Sunday, September 13, 2009

A glimpse at my goodbye...

I reread some of my journal entries last evening.  I came across one that I want to share with my blog.  My friend Natalie and I were on our way to say goodbye to our children after enjoying them for a week in
Port au Prince at a hotel....

....I sat there staring at my son, wondering myself at the wonder in his eyes.  He looked out the windows of our mini bus obviously taking in the scenes outside.  I thought about what his mind must be thinking... the question lingered but it was comfortable, not the uneasy questioning that seems to call on my every insecurity as a mother... no, this was to me my silent language with my son.

 A caravan of U.N. vehicles started to drive by and I excitedly pointed them out to Elijah.  He in return smiled broadly and said "WEE!"  I watched as the U.N. vehicles drove by, proudly displaying the troops in full armor with huge guns hainging from their shoulders... I watched and pretended for a moment that I was Elijah seeing this for the first time.  With that came the sobering reality that comes with being a mother... the unrest in Haiti was an insurmountable feat that one mother could not calm. 

I was jolted back into the reality of the moment, and like a flood grief began to grab hold of me.  I paniced that I wouldn't be able to "pull it off".  I galnced over my shoulder at my two Haitian children sitting side by side... I could not allow my gaze to linger I was not the only one fighting the obvious. I was fighting all that seemed natural and good within myself.  Elijah caught my eye and he was searching... and I know that he found his answer... yes, mama was broken hearted.  I turned my head quickly trying to regain my composure.  At this moment my babies were needing their mama to be strong and happy... cheerful.  Somehow my devotion to them had to beat out the emotions rolling into my being.  How?  This was a sacrifice of love that I up to that moment had never understood. 

Jostling along in that mini bus I listened to the sounds of exhaust from the engines of other vehicles and the frank intrusion of horns.  With every turn and acceleration of that mini bus I became more aware that we were coming to the end of our vacation together.  The desperation of the moment began to tear away at my thoughts and my heart seemed like it was being torn into hunks.  I turned to Bella and Elijah.  Noah was sitting on my lap.  I dodged the searching eyes of my oldest and grabbed Bella's hand and then Elijah's hand.  Istroked his small, slender fingers until the emotional wave of heartache again tried to sabbotage my efforts of love.  Elijah gripped my hand.  He does this sometimes as if to say "I'm here, I'm in the moment with you".  With that we rounded a corner that would not allow me to sit comfortably with a toddler on my lap. I loosened my hands, and quickly regained my balance and composure.  This distraction was as much a rescue as it was an irritation. 

I glanced out the window and I recognized the landmarks of the airport.  I remembered the excitement  that I had felt seeing these reminders only one week earlier... now the familiar sights only worked to rub the already raw surface of my heart.  As we entered the circle turn-about taking us to the small airport I choked down a sob that was rising in my throat.  I had made it thus far and i was gonna make it all of the way.  grief is a persistant contender but LOVE CONQUERS ALL! 

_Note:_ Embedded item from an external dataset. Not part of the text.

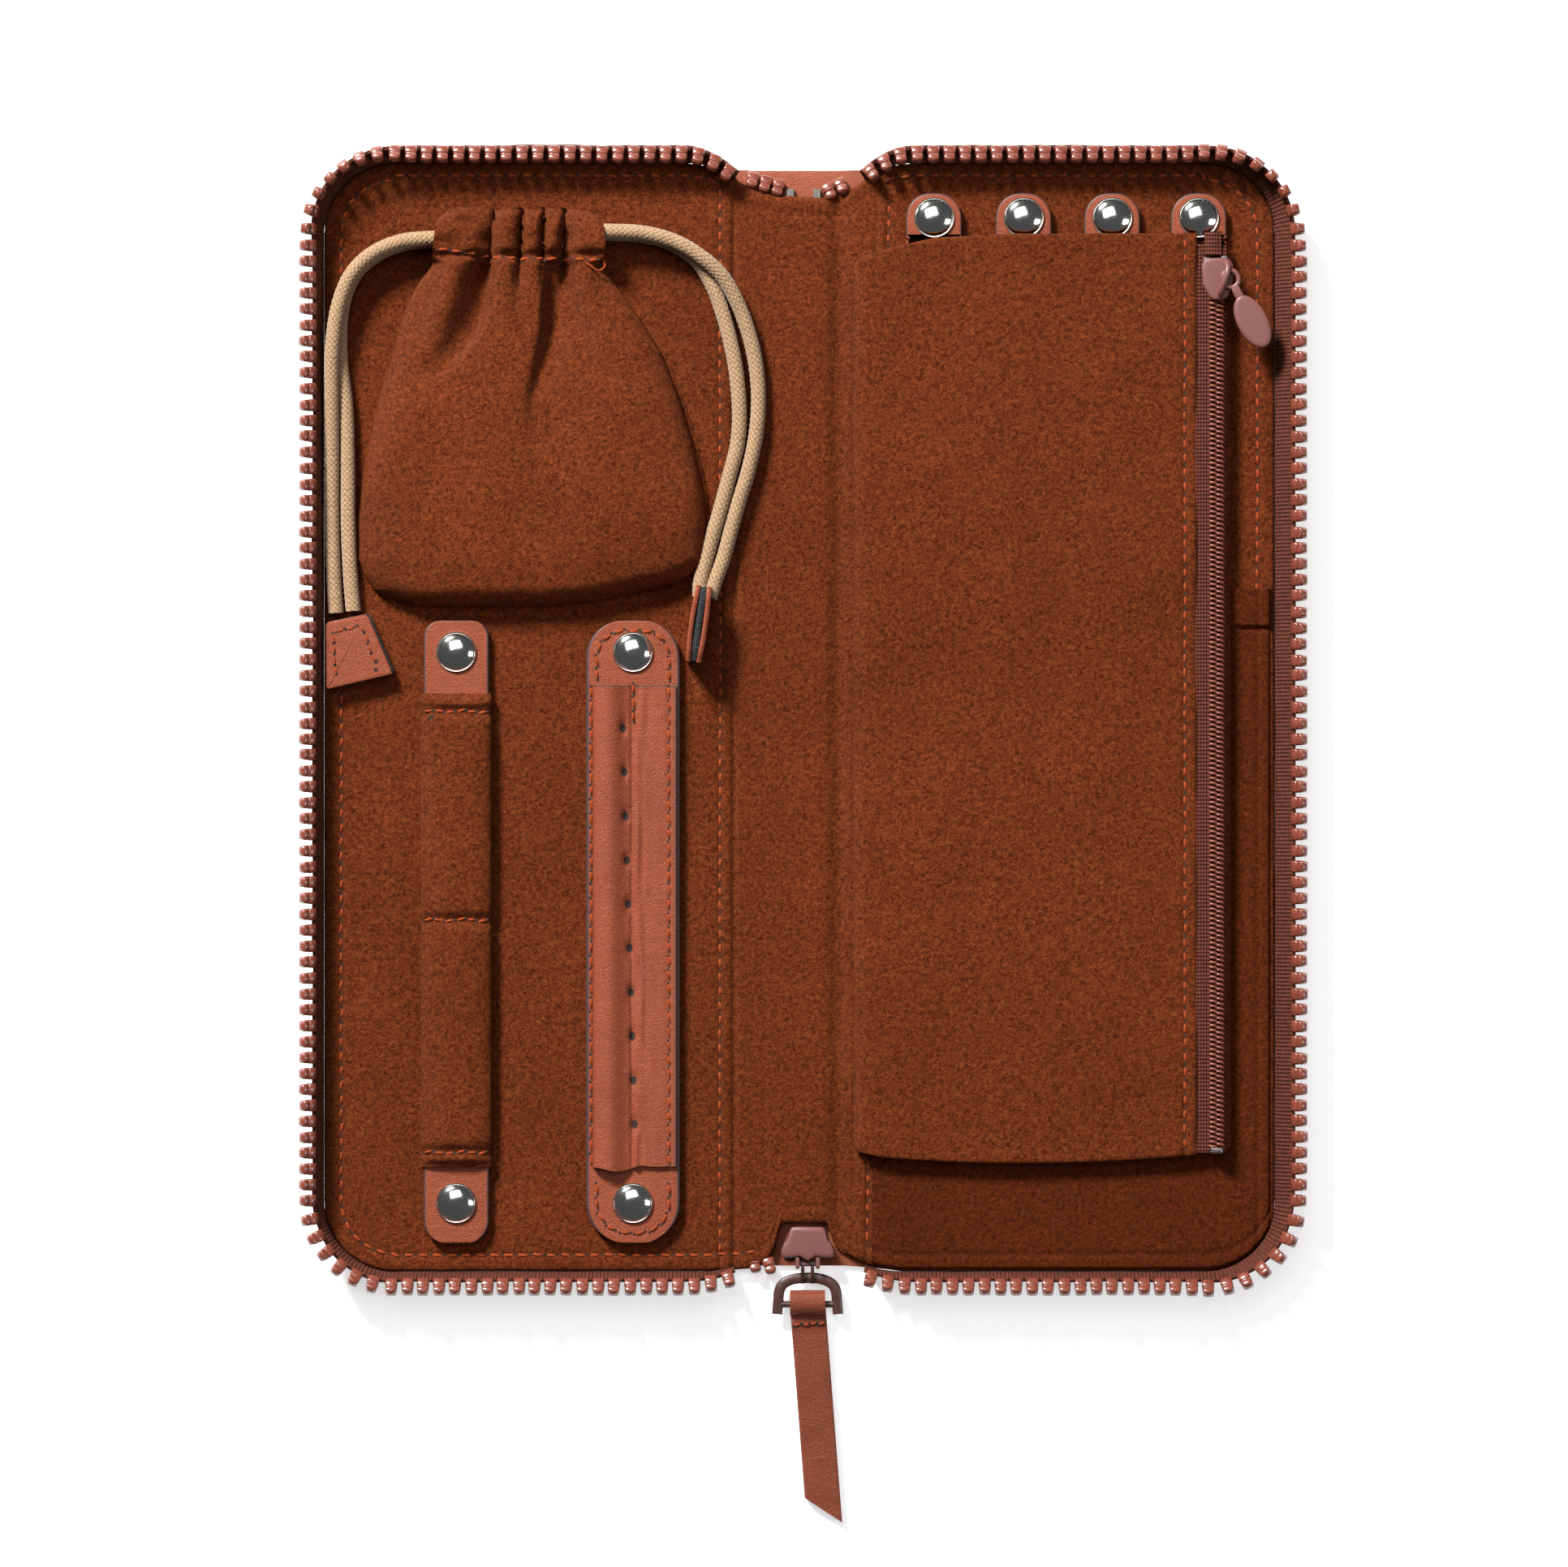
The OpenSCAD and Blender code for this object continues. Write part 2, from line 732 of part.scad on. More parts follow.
module page_sheet(x1) {
  polygon([
    [page_x0, page_top_left], [36, page_top_left + 2], [62, page_top], [x1, page_top],
    [x1, page_bottom + 0.8], [62, page_bottom], [38, page_bottom], [page_x0, page_bottom_left]
  ]);
}

// The zip's edge of the back sheet is a step lower than the tapes, for the slider's lower plate
module page_back() {
  color(suede_rust)
    translate([0, 0, page_z]) linear_extrude(page_t) page_sheet(page_x1);
}

module page_front() {
  color(suede_rust)
    translate([0, 0, page_z + page_t]) linear_extrude(tape_z + page_tape_t - page_z - page_t)
      difference() {
        page_sheet(front_x1);
        translate([page_x0 + 4, page_bottom + 8])
          square([front_x1 - page_x0 - 8, page_top_left - page_bottom - 14]);
      }
  color(suede_rust)
    translate([0, 0, tape_z + page_tape_t]) linear_extrude(0.5) page_sheet(front_x1);
}

module page_zip_tapes() {
  color(tape_brown)
    for (x = [[front_x1, zip_x - coil_gap / 2], [zip_x + coil_gap / 2, page_x1 - 0.2]])
      translate([x[0], page_bottom + 0.8, tape_z])
        cube([x[1] - x[0], page_top - page_bottom - 1, page_tape_t]);
}

module page_zip_coils() {
  color(zip_brown)
    for (x = [zip_x - coil_gap / 2 - coil_w, zip_x + coil_gap / 2])
      translate([x, page_bottom + 1.4, tape_z + page_tape_t])
        cube([coil_w, page_top - page_bottom - 3.4, coil_h]);
}

module page_zip_stops() {
  color(board_grey)
    for (s = [[zip_x - 2.1, page_top - 1.8], [zip_x + 0.5, page_top - 1.8], [zip_x + 0.5, page_bottom + 0.4]])
      translate([s[0], s[1], tape_z + page_tape_t]) cube([1.6, 1, 1.3]);
}

// Slider: a lower plate, a wedge between the coils, an upper plate and cheeks for the pull's pin
slider_y0 = 81.6;
slider_y1 = 89.6;
slider_w = 5.6;
slider_top_z = tape_z + page_tape_t + coil_h + 0.2;
pull_pin = [83.9, 86.6, 9.9];
pull_angle = atan2(-0.89, 0.455);
pull_eye_w = 1.6;

slider_low_t = 0.5;
slider_plate_t = 0.7;
eye_r = 0.8;
eye_hole_r = 0.5;
cheek_t = 0.6;

module page_slider_body() {
  mid = (slider_y0 + slider_y1) / 2;
  low_z = page_z + page_t + 0.15;
  cheek_z = slider_top_z + slider_plate_t - 0.1;
  color(slider_mauve) {
    translate([zip_x - slider_w / 2, slider_y0, low_z])
      cube([slider_w, slider_y1 - slider_y0, slider_low_t]);
    translate([zip_x - slider_w / 2, slider_y0, slider_top_z])
      linear_extrude(slider_plate_t)
        polygon([[0.9, 0], [slider_w - 0.9, 0], [slider_w, 2.6], [slider_w, 8], [0, 8], [0, 2.6]]);
    translate([zip_x - coil_gap / 3, mid - 1.5, low_z])
      cube([coil_gap * 2 / 3, 3, slider_top_z - low_z + 0.1]);
    translate([pull_pin[0], pull_pin[1], cheek_z])
      rotate([0, 0, pull_angle])
        for (s = [-1, 1])
          translate([-0.75, s * (pull_eye_w / 2 + 0.45) - cheek_t / 2, 0])
            cube([1.5, cheek_t, pull_pin[2] - cheek_z + 0.7]);
    translate(pull_pin)
      rotate([0, 0, pull_angle])
        rotate([90, 0, 0])
          cylinder(r = eye_hole_r - 0.1, h = pull_eye_w + 1.4, center = true);
  }
}

module page_slider_pull() {
  oval_mid = 10.4;
  oval_a = 5.5;
  oval_b = 3;
  oval_t = 1;
  color(slider_mauve)
    translate(pull_pin)
      rotate([0, 0, pull_angle])
        difference() {
          union() {
            rotate([90, 0, 0]) cylinder(r = eye_r, h = pull_eye_w, center = true);
            translate([0.2, -pull_eye_w / 2, -oval_t / 2]) cube([oval_mid - oval_a, pull_eye_w, oval_t]);
            translate([oval_mid, 0, -oval_t / 2])
              linear_extrude(oval_t)
                polygon([for (i = [0:35]) [oval_a * cos(i * 10), oval_b * sin(i * 10)]]);
          }
          rotate([90, 0, 0]) cylinder(r = eye_hole_r, h = pull_eye_w + 1, center = true);
        }
}

// ---------- main slider and its pull ----------

slider_x = 1.6;
main_y0 = -106.4;
main_y1 = -100.4;
main_bottom_z = leather_t + 0.1;
main_top_z = 4.3;
link_pin = [-107.5, 3.7];
frame_bar = [-110.4, 2.4];
frame_cross = [-115.5, 2.4];
ear_gap = 3.2;
link_w = 2.6;

// Seen from above: narrow where the chain leaves, wide with a point where the halves come in
module slider_plate() {
  polygon([
    [-3.2, main_y1], [3.2, main_y1], [3.8, main_y1 - 2.4], [5.2, main_y0 + 1.4], [5.2, main_y0],
    [1.6, main_y0 + 0.5], [0, main_y0 - 0.5], [-1.6, main_y0 + 0.5], [-5.2, main_y0], [-5.2, main_y0 + 1.4],
    [-3.8, main_y1 - 2.4]
  ]);
}

module x_bar(p, r, w) {
  translate([slider_x, p[0], p[1]])
    rotate([0, 90, 0])
      cylinder(r = r, h = w, center = true);
}

module main_slider_body() {
  color(slider_mauve) {
    translate([slider_x, 0, main_bottom_z]) linear_extrude(0.9) slider_plate();
    translate([slider_x, 0, main_top_z]) linear_extrude(1) slider_plate();
    translate([slider_x, (main_y0 + main_y1) / 2, main_bottom_z + 0.8])
      linear_extrude(main_top_z - main_bottom_z - 0.7)
        polygon([[0, 2.6], [1.3, 0], [0.5, -2.8], [-0.5, -2.8], [-1.3, 0]]);
    for (s = [-1, 1])
      translate([slider_x + s * (ear_gap / 2 + 0.4) - 0.4, link_pin[0] - 0.8, link_pin[1] - 0.9])
        cube([0.8, main_y0 - link_pin[0] + 1.8, 2.2]);
    x_bar(link_pin, 0.45, ear_gap + 1);
  }
}

module main_slider_link() {
  color(dark_metal)
    difference() {
      hull() {
        x_bar(link_pin, 1, link_w);
        x_bar(frame_bar, 1.3, link_w);
      }
      x_bar(link_pin, 0.55, link_w + 1);
      x_bar(frame_bar, 0.9, link_w + 1);
    }
}

// Cap-shaped frame: a round bar in the link, two shoulders with legs, and a round bar for the strap
frame_bar_r = 0.8;
frame_t = 1.8;
frame_inner = 1.5;
frame_side = [[6.2, -111.7], [6.8, -117.3], [5, -117.3], [4.6, -113.2]];
module main_pull_frame() {
  color(dark_metal) {
    x_bar(frame_bar, frame_bar_r, 2 * frame_inner + 1);
    x_bar(frame_cross, 0.7, 10.4);
    for (s = [-1, 1])
      translate([slider_x, 0, frame_bar[1] - frame_t / 2])
        linear_extrude(frame_t)
          polygon([
            [s * frame_inner, frame_bar[0] + frame_t / 2],
            for (p = frame_side) [s * p[0], p[1]],
            [s * frame_inner, frame_bar[0] - frame_t / 2]
          ]);
  }
}

strap_slant = 4.4;
pull_w = 7;
pull_t = 2.2;
loop_r = 2.1;
module main_pull_strap() {
  half = pull_w / 2;
  color(leather_brown)
    difference() {
      union() {
        x_bar(frame_cross, loop_r, pull_w);
        translate([slider_x, frame_cross[0], frame_cross[1] - loop_r])
          linear_extrude(pull_t)
            rotate(180 + strap_slant)
              polygon([[-half, 0], [half, 0], [half + 0.1, pull_len - 1], [-half - 0.3, pull_len + 4]]);
      }
      x_bar(frame_cross, 1, pull_w + 2);
    }
}

// ---------- cover layers and zips ----------

module left_shell() { color(leather_brown) cover_layer(-1, 0, leather_t, 0); }

module left_stiffener() { color(board_grey) cover_layer(-1, board_z, board_t, 2); }

module left_foam() { color(foam_cream) cover_layer(-1, foam_z, foam_t, 1.6); }

module left_lining() { color(suede_rust) cover_layer(-1, lining_z, lining_t, 0); }

module left_zip_tape() { color(tape_brown) zip_tape(-1, lean_left); }

module left_zip_teeth() { color(zip_brown) zip_teeth(-1, lean_left); }

module right_shell() { color(leather_brown) cover_layer(1, 0, leather_t, 0); }

module right_stiffener() { color(board_grey) cover_layer(1, board_z, board_t, 2); }

module right_foam() { color(foam_cream) cover_layer(1, foam_z, foam_t, 1.6); }

module right_lining() { color(suede_rust) cover_layer(1, lining_z, lining_t, 0); }

module right_zip_tape() { color(tape_brown) zip_tape(1, lean_right); }

module right_zip_teeth() { color(zip_brown) zip_teeth(1, lean_right); }

spine_leather();
spine_board();
spine_lining();
spine_zip_ends();
zip_end_stops();
left_shell();
left_stiffener();
left_foam();
left_lining();
left_zip_tape();
left_zip_teeth();
bar_snap_studs();
ring_bar_anchor();
earring_bar_anchor();
anchor_snaps();
ring_bar_strap();
ring_bar_core();
ring_bar_cover();
ring_bar_snap();
earring_bar_strap();
earring_bar_flap();
earring_bar_snap();
pouch_body();
pouch_collar();
cord_left_outer();
cord_left_inner();
cord_right_outer();
cord_right_inner();
cord_end_left();
cord_end_right();
cord_end_cores();
right_shell();
right_stiffener();
right_foam();
right_lining();
right_zip_tape();
right_zip_teeth();
slip_pocket();
slip_pocket_hem();
necklace_tab_bases();
necklace_snap_studs();
necklace_tab_1();
necklace_tab_2();
necklace_tab_3();
necklace_tab_4();
necklace_snap_1();
necklace_snap_2();
necklace_snap_3();
necklace_snap_4();
page_back();
page_front();
page_zip_tapes();
page_zip_coils();
page_zip_stops();
page_slider_body();
page_slider_pull();
main_slider_body();
main_slider_link();
main_pull_frame();
main_pull_strap();
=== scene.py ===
"""Looks of the open zip-around jewellery organizer, built round its CAD frame.

Lengths are in millimetres in this script and become metres when a mesh is made.
"""

import json
import math

import bpy
import numpy as np
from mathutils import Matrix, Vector

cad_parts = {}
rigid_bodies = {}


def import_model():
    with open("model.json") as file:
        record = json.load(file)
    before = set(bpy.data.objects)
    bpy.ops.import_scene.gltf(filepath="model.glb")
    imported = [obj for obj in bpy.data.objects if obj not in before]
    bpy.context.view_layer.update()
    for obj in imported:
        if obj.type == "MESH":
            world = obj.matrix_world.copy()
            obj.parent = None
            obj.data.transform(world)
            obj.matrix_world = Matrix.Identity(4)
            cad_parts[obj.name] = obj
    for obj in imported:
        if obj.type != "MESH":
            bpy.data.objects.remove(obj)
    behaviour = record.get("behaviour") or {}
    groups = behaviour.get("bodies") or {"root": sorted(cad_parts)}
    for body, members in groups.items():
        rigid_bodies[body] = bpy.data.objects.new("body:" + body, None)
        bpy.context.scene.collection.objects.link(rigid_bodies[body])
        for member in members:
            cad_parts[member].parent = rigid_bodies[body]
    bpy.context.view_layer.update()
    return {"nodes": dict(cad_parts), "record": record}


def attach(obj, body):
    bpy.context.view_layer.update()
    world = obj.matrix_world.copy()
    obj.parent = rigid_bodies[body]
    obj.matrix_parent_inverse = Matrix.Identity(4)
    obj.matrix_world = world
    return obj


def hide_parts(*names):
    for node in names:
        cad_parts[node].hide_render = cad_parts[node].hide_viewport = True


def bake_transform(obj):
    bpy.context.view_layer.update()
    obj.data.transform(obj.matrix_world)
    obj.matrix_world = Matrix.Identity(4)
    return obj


MM = 0.001
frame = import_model()

# ---------------------------------------------------------------- camera
VIEW_MID = (-3.04, -13.04)
VIEW_WIDTH = 309.0
CAMERA_HEIGHT = 1400.0
camera_data = bpy.data.cameras.new("camera")
camera_data.sensor_width = 36
camera_data.lens = 36 * CAMERA_HEIGHT / VIEW_WIDTH
camera_data.clip_end = 20
camera = bpy.data.objects.new("camera", camera_data)
camera.location = (VIEW_MID[0] * MM, VIEW_MID[1] * MM, CAMERA_HEIGHT * MM)
bpy.context.scene.collection.objects.link(camera)
bpy.context.scene.camera = camera
bpy.context.scene.view_settings.view_transform = "Standard"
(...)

Our driver was efficient and on time.  I could not fault him for that, but the hope of a longer ride was over.  Within moments my children were being escorted off of the mini bus along with their cousins.  They were all shuffled together and lined up along with Pastor Andy in front of the enterance to the airport.  I sensed the "changing of the guard"... and with that the ache to mother my children.  My authority in their lives was transferred over to Pastor Andy and he was now telling them that it was time to go inside the airport.  This crushing blow, although unintentional as it was, managed to be the last attempt at life to rob me of my expression of love to my children. 

Things were moving to quickly.  I rushed to my daughter and dropped to my knees and held her closely.  I swallowed hard and the tears began to fill my eyes as I whispered in her ear "I love you Bella, have fun on the plane... I love you."  I released her and looked into her eyes... she seemed unsure of how to react... tears were close by but she did not cry.  I pulled Elijah to me and hugged him tightly.  I said to him "I love you Elijah"... I straightened up and pretended to be a plane stretching my arms out and leaning from side to side I said "have fun"  He looked at my face intensly... searching... I could see it...  This was the moment to reveal my greatest sacrafice of love that I could offer... I smiled as big as I could and said "I LOVE YOU".... in return he smiled broadly and with a look of relief he began shuffling his way into the airport guiding his little sister along.  I held my smile until the slow motion sensation of the moment sped back into the pace of reality... then with crushing speed the emotions that I had been avoiding and fighting up to that moment came and washed over me. I allowed the lump within my throat to rise and give way to the moan that only a broken heart can recognize.